TASK DESCRIPTION: Gather, from the data below, each line in which the word "bodies" occurs.

[Start]

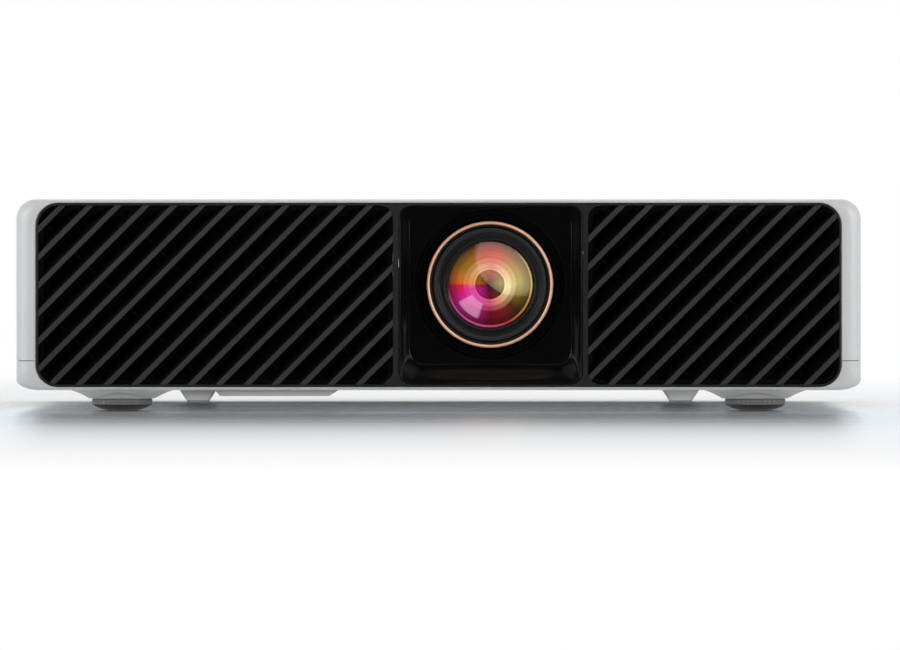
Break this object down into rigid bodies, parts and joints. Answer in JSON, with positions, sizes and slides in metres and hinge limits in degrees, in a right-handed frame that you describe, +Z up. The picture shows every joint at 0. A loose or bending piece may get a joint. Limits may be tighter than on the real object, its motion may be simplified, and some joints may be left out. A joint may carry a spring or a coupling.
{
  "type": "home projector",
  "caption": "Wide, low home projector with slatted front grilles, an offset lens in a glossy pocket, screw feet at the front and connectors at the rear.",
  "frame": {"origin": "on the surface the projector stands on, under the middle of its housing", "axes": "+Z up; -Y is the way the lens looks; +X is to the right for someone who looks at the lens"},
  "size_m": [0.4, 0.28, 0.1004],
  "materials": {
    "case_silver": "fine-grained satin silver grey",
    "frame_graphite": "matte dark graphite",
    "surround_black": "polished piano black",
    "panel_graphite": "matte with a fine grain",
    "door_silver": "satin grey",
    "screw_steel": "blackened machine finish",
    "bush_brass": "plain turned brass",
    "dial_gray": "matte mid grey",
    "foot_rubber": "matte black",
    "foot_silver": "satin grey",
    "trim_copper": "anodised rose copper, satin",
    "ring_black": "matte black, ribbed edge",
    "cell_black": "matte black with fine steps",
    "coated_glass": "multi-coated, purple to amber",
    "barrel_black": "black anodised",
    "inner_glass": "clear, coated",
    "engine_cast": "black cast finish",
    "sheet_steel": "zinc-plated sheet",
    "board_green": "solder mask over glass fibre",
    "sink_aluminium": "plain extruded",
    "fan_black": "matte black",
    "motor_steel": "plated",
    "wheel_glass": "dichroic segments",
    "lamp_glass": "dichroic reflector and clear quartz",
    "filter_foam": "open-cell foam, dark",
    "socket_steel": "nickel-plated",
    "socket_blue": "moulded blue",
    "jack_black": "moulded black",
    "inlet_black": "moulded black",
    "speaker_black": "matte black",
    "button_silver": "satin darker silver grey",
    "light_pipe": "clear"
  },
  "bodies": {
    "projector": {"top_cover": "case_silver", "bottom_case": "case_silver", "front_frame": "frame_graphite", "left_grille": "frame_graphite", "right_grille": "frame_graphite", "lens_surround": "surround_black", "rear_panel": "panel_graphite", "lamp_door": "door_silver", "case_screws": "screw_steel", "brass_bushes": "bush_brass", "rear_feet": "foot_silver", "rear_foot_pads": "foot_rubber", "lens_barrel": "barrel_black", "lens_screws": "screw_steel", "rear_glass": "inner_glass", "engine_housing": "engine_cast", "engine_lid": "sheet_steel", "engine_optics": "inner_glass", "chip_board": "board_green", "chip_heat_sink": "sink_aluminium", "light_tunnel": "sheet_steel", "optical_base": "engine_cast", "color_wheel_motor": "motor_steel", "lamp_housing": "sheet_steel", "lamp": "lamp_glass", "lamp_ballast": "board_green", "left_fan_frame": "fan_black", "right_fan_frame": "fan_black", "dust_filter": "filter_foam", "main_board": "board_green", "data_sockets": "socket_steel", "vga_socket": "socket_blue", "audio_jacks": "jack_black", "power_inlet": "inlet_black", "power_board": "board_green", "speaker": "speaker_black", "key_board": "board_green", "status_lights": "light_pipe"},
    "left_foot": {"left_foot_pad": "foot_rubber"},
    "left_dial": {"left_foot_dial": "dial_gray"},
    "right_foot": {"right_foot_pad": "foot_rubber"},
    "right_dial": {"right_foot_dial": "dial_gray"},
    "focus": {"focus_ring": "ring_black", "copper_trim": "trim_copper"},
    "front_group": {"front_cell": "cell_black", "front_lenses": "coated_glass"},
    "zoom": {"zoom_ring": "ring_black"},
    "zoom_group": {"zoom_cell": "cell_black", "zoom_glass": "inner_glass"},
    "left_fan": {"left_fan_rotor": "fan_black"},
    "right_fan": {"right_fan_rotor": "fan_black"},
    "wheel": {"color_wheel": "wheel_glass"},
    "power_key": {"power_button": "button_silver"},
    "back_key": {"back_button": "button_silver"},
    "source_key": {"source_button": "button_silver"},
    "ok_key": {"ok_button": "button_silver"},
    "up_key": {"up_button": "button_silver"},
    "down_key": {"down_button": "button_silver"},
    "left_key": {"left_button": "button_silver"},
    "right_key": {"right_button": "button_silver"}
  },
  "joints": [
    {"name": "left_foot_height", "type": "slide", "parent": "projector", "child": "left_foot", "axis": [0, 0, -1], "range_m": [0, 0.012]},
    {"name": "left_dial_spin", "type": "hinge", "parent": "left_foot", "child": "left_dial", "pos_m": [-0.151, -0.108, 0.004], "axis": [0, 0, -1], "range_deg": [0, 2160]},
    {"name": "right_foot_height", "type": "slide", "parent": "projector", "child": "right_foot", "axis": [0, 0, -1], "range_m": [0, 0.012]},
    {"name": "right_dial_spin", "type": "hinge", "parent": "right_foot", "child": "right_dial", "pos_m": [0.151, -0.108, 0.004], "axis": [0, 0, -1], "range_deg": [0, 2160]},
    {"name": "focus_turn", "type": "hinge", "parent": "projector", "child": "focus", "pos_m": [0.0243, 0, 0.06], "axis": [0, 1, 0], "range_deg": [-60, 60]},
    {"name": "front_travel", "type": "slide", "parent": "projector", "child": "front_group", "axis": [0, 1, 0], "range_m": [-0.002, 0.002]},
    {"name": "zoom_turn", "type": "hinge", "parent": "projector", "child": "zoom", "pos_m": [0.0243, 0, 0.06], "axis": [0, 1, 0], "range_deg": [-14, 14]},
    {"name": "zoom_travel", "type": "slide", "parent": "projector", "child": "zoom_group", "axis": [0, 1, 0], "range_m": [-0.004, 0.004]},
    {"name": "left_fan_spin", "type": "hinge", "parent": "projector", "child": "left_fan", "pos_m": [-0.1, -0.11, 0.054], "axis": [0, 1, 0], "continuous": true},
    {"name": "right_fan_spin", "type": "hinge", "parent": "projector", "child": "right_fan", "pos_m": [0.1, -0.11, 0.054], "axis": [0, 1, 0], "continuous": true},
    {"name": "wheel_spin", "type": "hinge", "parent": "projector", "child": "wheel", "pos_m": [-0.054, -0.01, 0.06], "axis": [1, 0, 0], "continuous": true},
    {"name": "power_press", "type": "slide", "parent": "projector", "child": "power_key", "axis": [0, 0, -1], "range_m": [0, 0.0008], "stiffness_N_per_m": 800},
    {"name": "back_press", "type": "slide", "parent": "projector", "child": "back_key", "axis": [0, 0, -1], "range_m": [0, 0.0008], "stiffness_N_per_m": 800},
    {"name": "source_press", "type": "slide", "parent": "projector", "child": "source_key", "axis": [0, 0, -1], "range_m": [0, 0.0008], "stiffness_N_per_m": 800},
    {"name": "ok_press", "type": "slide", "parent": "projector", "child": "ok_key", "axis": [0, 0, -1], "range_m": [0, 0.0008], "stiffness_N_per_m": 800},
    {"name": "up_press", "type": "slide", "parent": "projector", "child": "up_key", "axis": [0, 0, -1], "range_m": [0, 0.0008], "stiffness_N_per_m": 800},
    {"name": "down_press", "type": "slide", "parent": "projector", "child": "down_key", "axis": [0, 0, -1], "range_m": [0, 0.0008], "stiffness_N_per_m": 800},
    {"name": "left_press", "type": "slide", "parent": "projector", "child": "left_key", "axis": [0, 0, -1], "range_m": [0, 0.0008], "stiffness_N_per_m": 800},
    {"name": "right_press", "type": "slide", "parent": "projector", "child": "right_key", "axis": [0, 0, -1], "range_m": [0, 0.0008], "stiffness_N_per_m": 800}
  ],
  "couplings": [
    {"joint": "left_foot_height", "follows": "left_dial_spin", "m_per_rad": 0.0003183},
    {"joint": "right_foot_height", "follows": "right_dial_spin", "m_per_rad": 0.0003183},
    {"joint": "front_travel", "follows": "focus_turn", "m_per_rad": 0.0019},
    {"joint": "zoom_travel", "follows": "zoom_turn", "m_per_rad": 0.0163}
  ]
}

[End]

REPLY TO THE EXERCISE:
Break this object down into rigid bodies, parts and joints. Answer in JSON, with positions, sizes and slides in metres and hinge limits in degrees, in a right-handed frame that you describe, +Z up. The picture shows every joint at 0. A loose or bending piece may get a joint. Limits may be tighter than on the real object, its motion may be simplified, and some joints may be left out. A joint may carry a spring or a coupling.
  "bodies": {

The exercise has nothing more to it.